Dans Bootyful, Rokhaya Diallo part d'un constat : en termes de représentation des corps féminins, les "normes" changent. Les égéries passent de silhouettes ultra-minces, à l'instar de celles qui défilaient en lingerie lors des shows Victoria's Secret, à des formes plantureuses et des fesses généreuses.
Elle rapporte notamment l'analyse d'Ovidie qui, face caméra, "raconte qu'elle appartient à cette génération qui a connu l'époque où il était honteux d'avoir des grosses fesses", détaille l'autrice de Ne reste pas à ta place ! au micro de Sonia Devillers, dans L'instant M sur France Inter. "Les adolescentes mettaient des pulls autour pour les dissimuler, car leurs postérieurs imposants n'étaient pas considérés comme jolis. Les seuls endroits où les formes plus développées étaient valorisées était les communautés noires, soit africaines, soit afro-américaines ou afro-caribéennes."
Et puis, arrivent les soeurs Kardashian et le corps en 8 de Kim, la cadette et personnalité suivie par plus de 269 millions d'abonné·e·s. Elle impose dans l'industrie de la mode et de la beauté "mainstream" un attrait pour les postérieurs proéminents, jusque-là stigmatisés, mais conserve une taille fine et un ventre plat : de quoi alimenter les pressions sur les jeunes femmes, premières victimes de ces diktats quels qu'ils soient.
Pour nourrir son propos, Rokhaya Diallo interroge nombreuses voix. Certaines, à l'instar de la rappeuse Liza Monet, encensent la façon dont cette révolution rime avec émancipation et réappropriation de son corps et - surtout - de son cul. D'autres, alertent quant à l'hypersexualisation des femmes noires qui en émane, insufflée par le regard masculin, et à la façon dont cela incarne finalement de nouveaux idéaux toujours impossibles à atteindre.

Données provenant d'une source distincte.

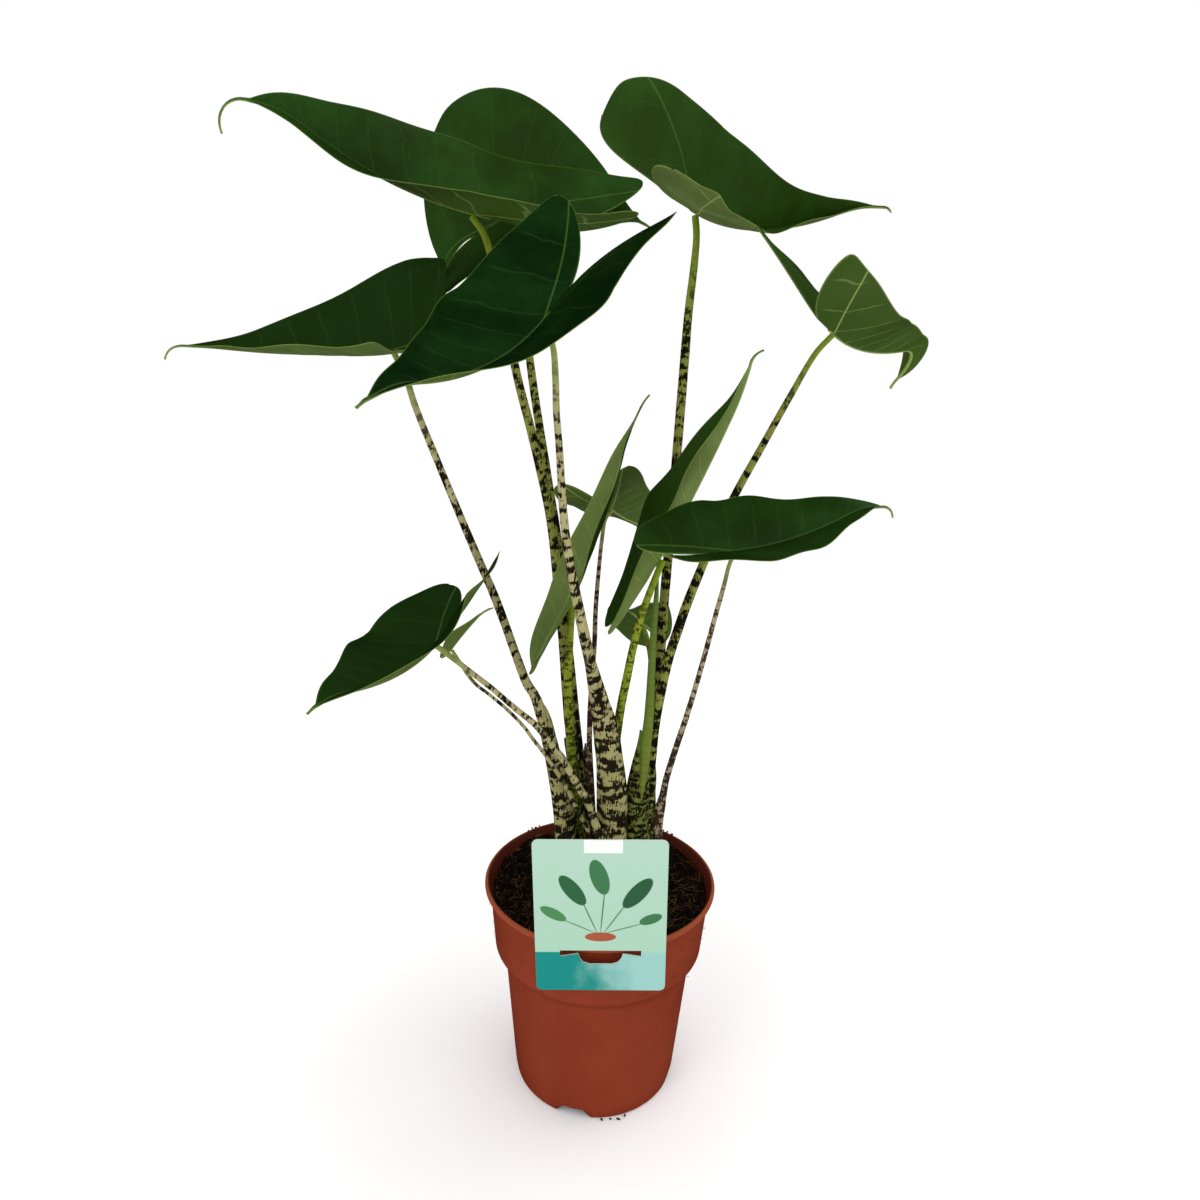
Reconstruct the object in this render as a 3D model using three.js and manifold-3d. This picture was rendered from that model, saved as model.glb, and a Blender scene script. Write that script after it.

"La psychologue que j'ai interviewée dans le documentaire est justement spécialiste des effets sociaux, de cette pression sur la psychologie de ses patients et de ses patientes", poursuit la journaliste. "Elle explique que dans les milieux lesbiens, dans les milieux où les femmes ne cherchent pas à séduire des hommes, la pression est moindre. Cela montre bien que le regard masculin, le patriarcat et le régime, on va dire dominant hétérosexuel, jouent un rôle, et écrasent d'une certaine manière la volonté parfois des femmes de tout simplement s'imposer."
"Et si c'était un nouvel avatar sexiste ?", questionne finalement Rokhaya Diallo, pointant par ailleurs les opérations chirurgicales auxquelles de nombreuses femmes se prêtent pour y parvenir. Réponse le 19 décembre, sur France TV Slash.